GRAFTON TOWNSHIP – Barring any unforeseen complications, state conservation officials could, by December, buy and protect nearly 3,700 acres of the Mahoosuc Range in the Grafton Notch area.

Mahoosuc project manager Sam Hodder of The Trust for Public Lands said Friday that the 3,688 acres, which largely drape the shoulders of Old Speck and Sunday River Whitecap mountains, cost an estimated $3 million.

The actual price depends on an appraisal, which is nearing completion, Hodder said.

To buy it, $2 million is anticipated from the Forest Legacy Program through the Bush administration’s fiscal 2007 budget.

The Grafton tract has been ranked as the nation’s No. 1 Forest Legacy Program priority.

Additionally, pending approval, $660,000 will be provided by the Land for Maine’s Future program.

“We’re still short, obviously, but, we’re working with The Trust for Public Lands to close the gap by reaching out to other funding sources,” Maine Department of Conservation Deputy Director Ralph Knoll said Friday in Augusta.

The department has a purchase and sale option agreement with Bayroot LLC.

Wagner Forest Management Ltd. of Lyme, N.H., Bayroot’s land agent, offered the parcel to the state after Bayroot bought it about two years ago from MeadWestvaco Corp.

On May 10, the U.S. House Appropriation Committee significantly reduced money for the legacy program in its Interior Appropriations bill, U.S. Sen. Olympia Snowe spokeswoman Antonia Ferrier said Friday.

The Senate Appropriation Committee, however, on June 29, passed its own bill by the same name, keeping the Grafton funding intact.

“That’s a very, very good thing,” Knoll said.

Ferrier said Snowe and Sen. Susan Collins know that acquiring the Grafton tract “is critical to Maine, and will continue to fight for it.”

Now, the full Senate must vote on its Appropriation Committee’s bill. Once that passes, the House and Senate bills are reconciled into one bill, on which both chambers vote, before it can be sent to the president for his signature, Ferrier said.

“We’re at the very beginning of the process, but, we are cautiously optimistic that they’ll keep this funding in,” she added.

Knoll said he’s “pretty confident, in spite of land prices” that the remaining money will be found to close the deal by year’s end.

“Land in Maine has gone up substantially since before we started to buy it, but, (the Mahoosuc parcel) is worth what its worth,” he said.

The tract includes a section of the famed Georgia-to-Maine Appalachian Trail, and about four miles of the western section of the Grafton Loop Trail.

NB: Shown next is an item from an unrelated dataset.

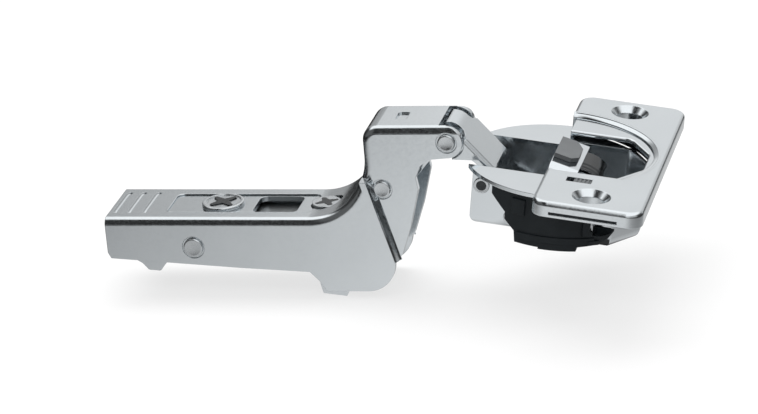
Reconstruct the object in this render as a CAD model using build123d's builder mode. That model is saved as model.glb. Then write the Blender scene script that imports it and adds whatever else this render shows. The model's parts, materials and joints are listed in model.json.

“It’s right at the heart of Grafton Notch State Park,” Hodder said.

Eighty percent of the parcel borders state land. Once bought, the land would likely be taken in by the Bureau of Parks and Lands and managed by the Department of Conservation.

It would be designated as public reserve lands, and, Hodder said, since Forest Legacy dollars will help buy it, the property must be managed as a working forest landscape.

“To have an opportunity to acquire property with this scenic and recreational quality, it’s a chance we may not get again.

“A lot of development is happening in the region, and, as these regions grow and develop, it’s critical to protect that which is making it important to developers and other people,” Hodder said.